The four-day United Nations-sponsored Internet Governance Forum (IGF) was heavy on talk, light on action—in line with its mandate to give interested parties a global stage to express their views on the future of the Internet.
The forum, which ended Thursday in Athens, touched on a number of issues, such as Internet oversight and multilingualism, with government officials, Internet experts and many others taking the stage to voice their opinions—which often clashed.

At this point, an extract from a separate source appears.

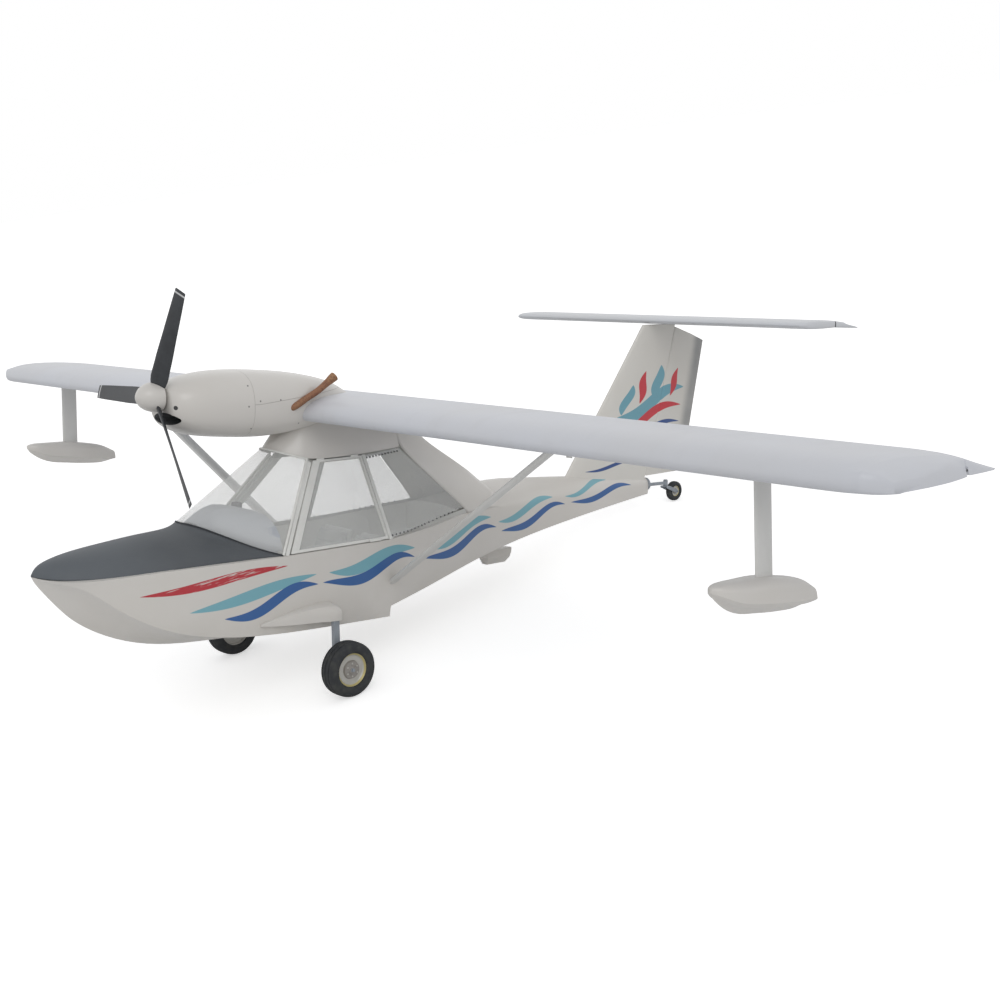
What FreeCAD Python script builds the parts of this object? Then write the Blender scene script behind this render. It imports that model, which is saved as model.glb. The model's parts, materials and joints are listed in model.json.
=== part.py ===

Take the debate about the multilingual Internet and the use of internationalized domain names (IDNs). Viviane Reding, European Union commissioner for Information Society and Media, said IDNs are often “wrongly seen as a technical issue,” pointing to the need to recognize the value of cultural diversity within the global Internet village.
Vint Cerf, vice president and chief Internet evangelist at Google and one of the founders of the Internet, begged to disagree. He called IDNs “a huge technical challenge” and warned that a misstep in introducing them could permanently break the Internet into non-interoperable components.
On Wednesday, the Internet Corporation for Assigned Names and Numbers (ICANN), the U.S.-led group that manages crucial Internet infrastructure such as domain names, root servers and IP addresses, announced a road map for introducing IDNs. The organization is conducting laboratory tests to determine the readiness of the root zone file, or the master file of all identifiers, and its associated root servers and resolvers to house or work with IDNs. It expects to complete testing and discussions by the end of 2007.
Oversight of the Internet was another topic that drew conflicting views. While Reding praised last month’s announcement by the U.S. Department of Commerce to consider ending its control of ICANN after three years, Robert Shaw, Internet strategy and policy adviser at the International Telecommunication Union (ITU), interpreted the news as making “little or no change.”
“Opinions still differ on what ICANN is supposed to be, even between the neighboring countries Canada and the U.S.,” Shaw said. “While the U.S. says ICANN has a narrow technical function, Canada sees it as a quasi-judicial body.”
The U.S. government has drawn criticism for occasionally using its unique ICANN relationship to its advantage. In one example, the administration of U.S. President George Bush objected to the .xxx adult domain that eventually led the Internet organization to reverse an earlier decision and reject the domain suffix.
Because the IGF lacks decision-making power, it’s difficult to assess any tangible results, Shaw said. “Some of the talks were very superficial because it’s really difficult to discuss issues like cybercrime in a three-hour slot,” he said. “But the forum, in general, was a good networking opportunity. It was intended to be a meeting where interested parties could share views, and that’s exactly what it was.”
Shaw saw little possibility of IGF evolving into a body to oversee the Internet, an idea supported by some IGF participants. He pointed to a remark made in Athens by ITU Secretary-General Yoshio Utsumi, who said the future of Internet governance is not global, but local, with governments deciding for themselves what is appropriate.
“For better or worse, societies have their own complete views of what is appropriate,” Shaw said. “Take online gambling. In the U.K., it’s perfectly fine, but the U.S. has banned it. The Internet needs to adapt itself to this tapestry of different views, and it is.”